**Objective**: In the listing below, locate the line containing "upper_valve()" and the line containing "obj.matrix_parent_inverse = Matrix.Identity(4)". Output both of them and every line between, exactly as written, and nothing more.

**Dataset excerpts**:

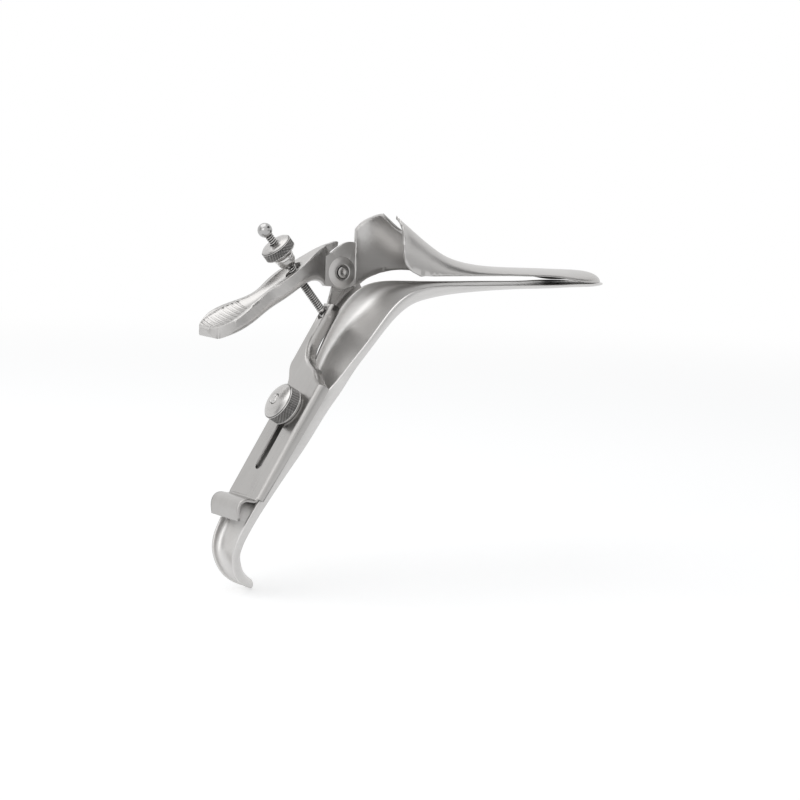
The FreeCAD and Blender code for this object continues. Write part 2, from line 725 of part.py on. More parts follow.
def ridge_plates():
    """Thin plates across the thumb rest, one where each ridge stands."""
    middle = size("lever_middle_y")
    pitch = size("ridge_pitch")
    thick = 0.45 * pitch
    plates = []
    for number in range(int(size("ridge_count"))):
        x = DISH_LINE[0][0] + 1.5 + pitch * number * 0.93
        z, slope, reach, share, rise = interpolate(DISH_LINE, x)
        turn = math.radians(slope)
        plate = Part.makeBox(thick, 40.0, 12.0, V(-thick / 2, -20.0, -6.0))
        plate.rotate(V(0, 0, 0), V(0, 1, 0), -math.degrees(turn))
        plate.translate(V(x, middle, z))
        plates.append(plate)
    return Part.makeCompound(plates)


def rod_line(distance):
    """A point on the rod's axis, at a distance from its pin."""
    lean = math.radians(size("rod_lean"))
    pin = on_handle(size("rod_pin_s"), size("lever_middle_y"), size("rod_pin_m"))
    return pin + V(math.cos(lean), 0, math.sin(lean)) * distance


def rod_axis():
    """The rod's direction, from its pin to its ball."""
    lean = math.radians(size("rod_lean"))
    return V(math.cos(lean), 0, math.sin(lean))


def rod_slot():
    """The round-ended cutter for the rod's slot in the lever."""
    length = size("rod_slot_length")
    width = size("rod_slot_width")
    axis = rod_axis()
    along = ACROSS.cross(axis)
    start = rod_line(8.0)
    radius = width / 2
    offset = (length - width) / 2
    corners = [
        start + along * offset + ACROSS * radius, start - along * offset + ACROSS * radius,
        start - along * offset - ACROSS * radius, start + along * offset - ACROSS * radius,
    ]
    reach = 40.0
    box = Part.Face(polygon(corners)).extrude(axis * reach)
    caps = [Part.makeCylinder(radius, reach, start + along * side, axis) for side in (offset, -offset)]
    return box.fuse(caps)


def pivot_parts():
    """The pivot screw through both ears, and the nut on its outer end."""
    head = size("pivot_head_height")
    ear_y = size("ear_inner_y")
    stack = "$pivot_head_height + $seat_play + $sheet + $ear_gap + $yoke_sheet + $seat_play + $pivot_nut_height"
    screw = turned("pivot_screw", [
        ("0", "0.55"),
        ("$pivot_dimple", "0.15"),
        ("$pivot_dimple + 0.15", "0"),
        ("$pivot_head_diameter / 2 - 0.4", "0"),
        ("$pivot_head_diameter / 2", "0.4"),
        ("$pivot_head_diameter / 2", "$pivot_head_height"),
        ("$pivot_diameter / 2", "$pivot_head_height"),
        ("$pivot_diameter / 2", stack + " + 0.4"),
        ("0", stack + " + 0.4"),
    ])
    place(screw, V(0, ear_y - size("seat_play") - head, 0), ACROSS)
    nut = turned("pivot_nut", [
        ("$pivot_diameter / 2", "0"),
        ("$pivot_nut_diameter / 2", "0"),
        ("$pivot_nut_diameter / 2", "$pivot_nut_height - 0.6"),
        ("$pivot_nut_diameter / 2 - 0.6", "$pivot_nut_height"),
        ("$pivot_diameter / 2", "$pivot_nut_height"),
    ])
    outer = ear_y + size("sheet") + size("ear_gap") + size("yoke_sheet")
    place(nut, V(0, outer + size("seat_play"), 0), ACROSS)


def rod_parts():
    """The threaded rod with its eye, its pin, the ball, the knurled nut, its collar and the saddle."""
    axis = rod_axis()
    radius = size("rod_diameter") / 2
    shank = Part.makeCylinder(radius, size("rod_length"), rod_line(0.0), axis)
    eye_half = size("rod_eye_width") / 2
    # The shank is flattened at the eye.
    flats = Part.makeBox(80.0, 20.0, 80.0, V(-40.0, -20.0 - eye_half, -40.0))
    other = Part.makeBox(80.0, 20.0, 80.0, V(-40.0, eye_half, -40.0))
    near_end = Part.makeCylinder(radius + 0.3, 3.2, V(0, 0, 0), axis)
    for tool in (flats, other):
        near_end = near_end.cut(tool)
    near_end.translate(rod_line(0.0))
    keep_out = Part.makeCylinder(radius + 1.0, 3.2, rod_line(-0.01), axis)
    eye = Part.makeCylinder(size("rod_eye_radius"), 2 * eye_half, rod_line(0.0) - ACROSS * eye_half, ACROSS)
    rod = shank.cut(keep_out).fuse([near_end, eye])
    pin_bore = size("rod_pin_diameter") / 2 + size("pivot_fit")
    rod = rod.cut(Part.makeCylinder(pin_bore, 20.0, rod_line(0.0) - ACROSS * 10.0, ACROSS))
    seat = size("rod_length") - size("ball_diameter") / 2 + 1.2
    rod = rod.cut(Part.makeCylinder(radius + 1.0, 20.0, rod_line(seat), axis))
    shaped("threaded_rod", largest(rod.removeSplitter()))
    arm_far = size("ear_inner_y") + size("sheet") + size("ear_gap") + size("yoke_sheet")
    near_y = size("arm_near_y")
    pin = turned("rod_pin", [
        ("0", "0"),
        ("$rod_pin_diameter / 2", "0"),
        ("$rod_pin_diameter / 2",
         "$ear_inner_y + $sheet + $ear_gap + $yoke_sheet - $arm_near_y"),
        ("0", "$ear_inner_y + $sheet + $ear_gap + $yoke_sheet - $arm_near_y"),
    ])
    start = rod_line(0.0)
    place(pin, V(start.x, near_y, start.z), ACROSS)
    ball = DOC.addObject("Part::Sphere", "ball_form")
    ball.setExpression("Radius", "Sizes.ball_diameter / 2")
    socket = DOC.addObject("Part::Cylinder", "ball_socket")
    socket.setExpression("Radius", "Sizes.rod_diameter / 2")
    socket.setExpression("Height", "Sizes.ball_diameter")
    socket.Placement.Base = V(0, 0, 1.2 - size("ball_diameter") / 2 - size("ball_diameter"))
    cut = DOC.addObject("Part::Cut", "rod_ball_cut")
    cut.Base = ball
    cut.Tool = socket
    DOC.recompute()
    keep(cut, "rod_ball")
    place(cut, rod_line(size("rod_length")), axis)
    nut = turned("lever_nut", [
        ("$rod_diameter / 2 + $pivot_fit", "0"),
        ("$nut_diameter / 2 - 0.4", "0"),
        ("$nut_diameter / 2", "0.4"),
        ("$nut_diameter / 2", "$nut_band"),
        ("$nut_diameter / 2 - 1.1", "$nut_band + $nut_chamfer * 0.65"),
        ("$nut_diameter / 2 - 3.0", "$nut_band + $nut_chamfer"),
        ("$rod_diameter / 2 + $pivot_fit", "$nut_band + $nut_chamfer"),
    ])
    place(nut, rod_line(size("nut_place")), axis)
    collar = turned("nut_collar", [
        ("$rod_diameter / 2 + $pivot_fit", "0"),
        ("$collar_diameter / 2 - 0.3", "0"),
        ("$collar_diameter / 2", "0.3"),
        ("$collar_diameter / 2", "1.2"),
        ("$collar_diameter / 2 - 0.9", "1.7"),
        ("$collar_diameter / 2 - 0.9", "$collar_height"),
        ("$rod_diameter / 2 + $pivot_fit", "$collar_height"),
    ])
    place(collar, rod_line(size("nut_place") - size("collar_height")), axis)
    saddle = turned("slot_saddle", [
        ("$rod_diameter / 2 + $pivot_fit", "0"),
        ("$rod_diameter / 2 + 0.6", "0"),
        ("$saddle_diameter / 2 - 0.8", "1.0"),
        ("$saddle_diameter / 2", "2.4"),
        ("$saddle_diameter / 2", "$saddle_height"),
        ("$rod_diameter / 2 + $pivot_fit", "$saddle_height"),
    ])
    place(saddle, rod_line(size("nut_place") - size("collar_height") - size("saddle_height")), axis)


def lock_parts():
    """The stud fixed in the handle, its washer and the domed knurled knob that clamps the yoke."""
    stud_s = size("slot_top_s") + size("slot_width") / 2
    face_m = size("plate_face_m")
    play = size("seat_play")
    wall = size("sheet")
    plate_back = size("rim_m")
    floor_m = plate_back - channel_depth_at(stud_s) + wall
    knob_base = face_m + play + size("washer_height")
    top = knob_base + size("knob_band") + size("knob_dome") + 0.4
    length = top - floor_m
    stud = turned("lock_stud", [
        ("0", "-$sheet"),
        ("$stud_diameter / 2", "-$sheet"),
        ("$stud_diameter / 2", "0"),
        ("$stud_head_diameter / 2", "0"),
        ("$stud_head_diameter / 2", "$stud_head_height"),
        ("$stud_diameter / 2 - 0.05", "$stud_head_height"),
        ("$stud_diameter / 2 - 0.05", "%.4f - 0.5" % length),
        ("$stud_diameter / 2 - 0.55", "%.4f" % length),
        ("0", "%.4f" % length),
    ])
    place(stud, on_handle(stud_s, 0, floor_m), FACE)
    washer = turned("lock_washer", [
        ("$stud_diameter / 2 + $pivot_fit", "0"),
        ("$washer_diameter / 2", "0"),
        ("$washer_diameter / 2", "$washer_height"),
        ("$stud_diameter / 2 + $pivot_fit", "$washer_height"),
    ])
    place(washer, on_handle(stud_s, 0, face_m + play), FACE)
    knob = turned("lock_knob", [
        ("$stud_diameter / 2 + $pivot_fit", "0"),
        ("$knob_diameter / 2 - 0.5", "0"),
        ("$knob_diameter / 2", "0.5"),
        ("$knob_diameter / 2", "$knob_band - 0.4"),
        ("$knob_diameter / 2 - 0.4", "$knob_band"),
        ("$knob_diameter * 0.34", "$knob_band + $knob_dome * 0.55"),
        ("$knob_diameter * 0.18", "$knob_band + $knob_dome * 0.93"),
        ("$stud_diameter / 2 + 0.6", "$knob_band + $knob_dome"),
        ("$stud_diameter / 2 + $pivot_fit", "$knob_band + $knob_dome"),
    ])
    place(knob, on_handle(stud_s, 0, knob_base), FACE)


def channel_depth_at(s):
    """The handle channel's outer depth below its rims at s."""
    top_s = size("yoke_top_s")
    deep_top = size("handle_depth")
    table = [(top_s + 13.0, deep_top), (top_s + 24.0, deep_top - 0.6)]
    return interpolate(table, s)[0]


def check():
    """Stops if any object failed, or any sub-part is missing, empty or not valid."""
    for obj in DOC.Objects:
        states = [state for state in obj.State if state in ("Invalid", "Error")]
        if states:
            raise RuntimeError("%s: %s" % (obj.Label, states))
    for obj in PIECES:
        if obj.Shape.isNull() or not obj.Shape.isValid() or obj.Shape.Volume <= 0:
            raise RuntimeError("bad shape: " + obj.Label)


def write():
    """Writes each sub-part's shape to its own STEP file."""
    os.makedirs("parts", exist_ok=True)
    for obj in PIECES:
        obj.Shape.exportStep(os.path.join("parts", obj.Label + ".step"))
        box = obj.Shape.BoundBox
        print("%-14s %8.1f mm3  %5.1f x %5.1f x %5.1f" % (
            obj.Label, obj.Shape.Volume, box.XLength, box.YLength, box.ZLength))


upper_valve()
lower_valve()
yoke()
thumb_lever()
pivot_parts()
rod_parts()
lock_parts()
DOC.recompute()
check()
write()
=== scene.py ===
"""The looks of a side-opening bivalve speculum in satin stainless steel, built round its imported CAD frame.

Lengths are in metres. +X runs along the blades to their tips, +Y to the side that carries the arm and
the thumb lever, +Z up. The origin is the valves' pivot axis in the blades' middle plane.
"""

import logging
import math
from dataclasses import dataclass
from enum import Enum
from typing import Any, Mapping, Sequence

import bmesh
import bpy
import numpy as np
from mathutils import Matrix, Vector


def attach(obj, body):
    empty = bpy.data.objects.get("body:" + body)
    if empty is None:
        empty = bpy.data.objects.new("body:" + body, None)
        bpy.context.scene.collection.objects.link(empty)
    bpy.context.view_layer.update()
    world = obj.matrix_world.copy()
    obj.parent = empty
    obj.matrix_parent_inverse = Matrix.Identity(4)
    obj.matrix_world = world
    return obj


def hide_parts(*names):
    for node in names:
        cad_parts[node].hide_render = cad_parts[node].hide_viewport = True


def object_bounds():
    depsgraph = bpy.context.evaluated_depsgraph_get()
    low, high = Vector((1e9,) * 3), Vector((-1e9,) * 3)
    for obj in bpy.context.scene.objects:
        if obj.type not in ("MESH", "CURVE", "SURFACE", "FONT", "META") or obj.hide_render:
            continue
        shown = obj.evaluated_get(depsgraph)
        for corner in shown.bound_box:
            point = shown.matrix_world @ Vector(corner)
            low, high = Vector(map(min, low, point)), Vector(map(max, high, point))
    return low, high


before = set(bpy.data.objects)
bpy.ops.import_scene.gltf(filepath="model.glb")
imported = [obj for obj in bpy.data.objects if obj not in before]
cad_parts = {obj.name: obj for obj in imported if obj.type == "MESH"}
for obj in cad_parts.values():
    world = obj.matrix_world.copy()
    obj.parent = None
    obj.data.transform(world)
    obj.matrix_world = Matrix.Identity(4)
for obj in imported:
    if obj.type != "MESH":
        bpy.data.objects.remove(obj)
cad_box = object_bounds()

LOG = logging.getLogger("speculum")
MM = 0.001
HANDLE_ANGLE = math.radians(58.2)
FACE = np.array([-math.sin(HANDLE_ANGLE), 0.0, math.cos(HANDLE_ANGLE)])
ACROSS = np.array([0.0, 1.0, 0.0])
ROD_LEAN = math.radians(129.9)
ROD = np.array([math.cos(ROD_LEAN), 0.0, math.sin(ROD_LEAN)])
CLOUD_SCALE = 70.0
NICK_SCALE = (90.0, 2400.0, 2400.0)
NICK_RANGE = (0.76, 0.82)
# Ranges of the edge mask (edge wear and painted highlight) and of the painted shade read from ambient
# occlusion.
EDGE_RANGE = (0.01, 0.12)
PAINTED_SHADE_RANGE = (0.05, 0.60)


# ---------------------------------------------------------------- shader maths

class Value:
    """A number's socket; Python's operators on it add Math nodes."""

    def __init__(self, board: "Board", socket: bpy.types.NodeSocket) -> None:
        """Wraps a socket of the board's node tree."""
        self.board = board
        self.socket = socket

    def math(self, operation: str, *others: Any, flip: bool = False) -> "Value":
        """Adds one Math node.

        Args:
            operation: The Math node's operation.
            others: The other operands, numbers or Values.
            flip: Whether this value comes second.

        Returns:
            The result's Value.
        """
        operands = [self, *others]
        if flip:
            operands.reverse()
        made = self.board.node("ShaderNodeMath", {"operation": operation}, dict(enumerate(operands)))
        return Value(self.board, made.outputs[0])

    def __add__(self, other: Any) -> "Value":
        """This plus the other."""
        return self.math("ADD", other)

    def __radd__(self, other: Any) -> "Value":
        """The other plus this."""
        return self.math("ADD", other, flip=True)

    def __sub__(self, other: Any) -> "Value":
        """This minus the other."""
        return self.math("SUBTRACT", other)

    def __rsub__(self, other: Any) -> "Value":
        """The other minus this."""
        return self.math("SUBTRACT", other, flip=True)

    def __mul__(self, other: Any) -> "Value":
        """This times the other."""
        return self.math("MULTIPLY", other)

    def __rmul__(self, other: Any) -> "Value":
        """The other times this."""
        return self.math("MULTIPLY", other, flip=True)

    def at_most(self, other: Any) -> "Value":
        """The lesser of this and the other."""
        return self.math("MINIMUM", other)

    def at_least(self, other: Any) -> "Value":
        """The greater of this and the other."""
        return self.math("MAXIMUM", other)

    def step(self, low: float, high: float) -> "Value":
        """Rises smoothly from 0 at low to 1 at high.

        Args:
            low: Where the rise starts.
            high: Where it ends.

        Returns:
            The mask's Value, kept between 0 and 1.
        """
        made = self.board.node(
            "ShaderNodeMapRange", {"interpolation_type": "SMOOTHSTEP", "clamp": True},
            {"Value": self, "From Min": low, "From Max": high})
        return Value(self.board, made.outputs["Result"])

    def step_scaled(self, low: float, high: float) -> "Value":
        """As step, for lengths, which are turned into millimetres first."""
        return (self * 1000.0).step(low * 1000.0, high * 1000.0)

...

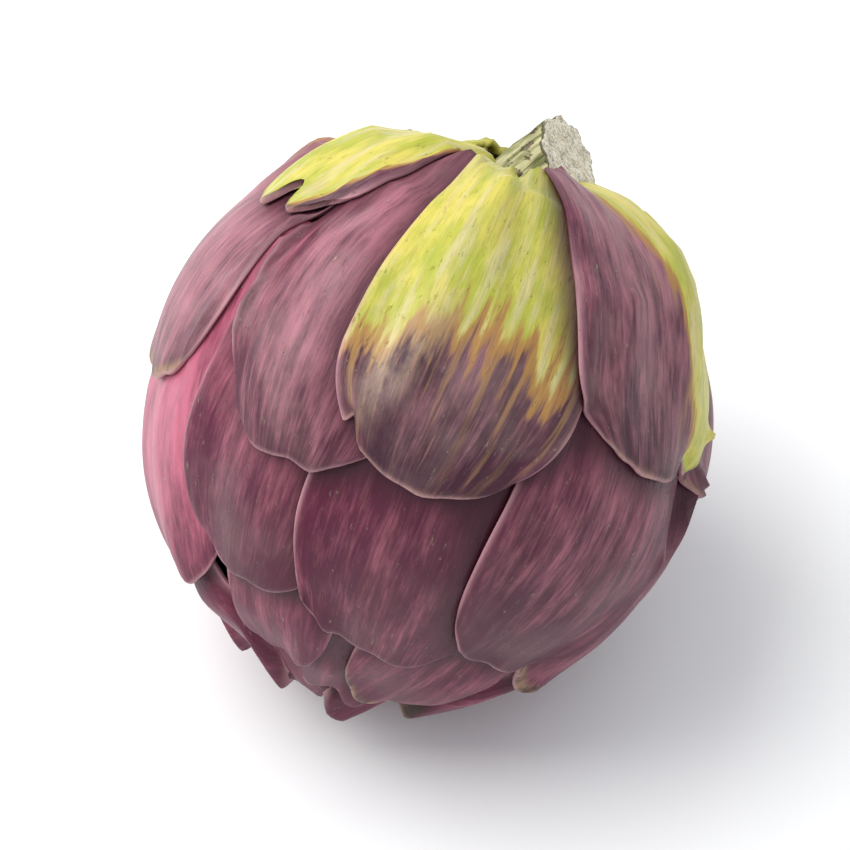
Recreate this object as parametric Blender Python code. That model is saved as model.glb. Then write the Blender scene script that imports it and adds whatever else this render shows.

**Answer for the task**:
upper_valve()
lower_valve()
yoke()
thumb_lever()
pivot_parts()
rod_parts()
lock_parts()
DOC.recompute()
check()
write()
=== scene.py ===
"""The looks of a side-opening bivalve speculum in satin stainless steel, built round its imported CAD frame.

Lengths are in metres. +X runs along the blades to their tips, +Y to the side that carries the arm and
the thumb lever, +Z up. The origin is the valves' pivot axis in the blades' middle plane.
"""

import logging
import math
from dataclasses import dataclass
from enum import Enum
from typing import Any, Mapping, Sequence

import bmesh
import bpy
import numpy as np
from mathutils import Matrix, Vector


def attach(obj, body):
    empty = bpy.data.objects.get("body:" + body)
    if empty is None:
        empty = bpy.data.objects.new("body:" + body, None)
        bpy.context.scene.collection.objects.link(empty)
    bpy.context.view_layer.update()
    world = obj.matrix_world.copy()
    obj.parent = empty
    obj.matrix_parent_inverse = Matrix.Identity(4)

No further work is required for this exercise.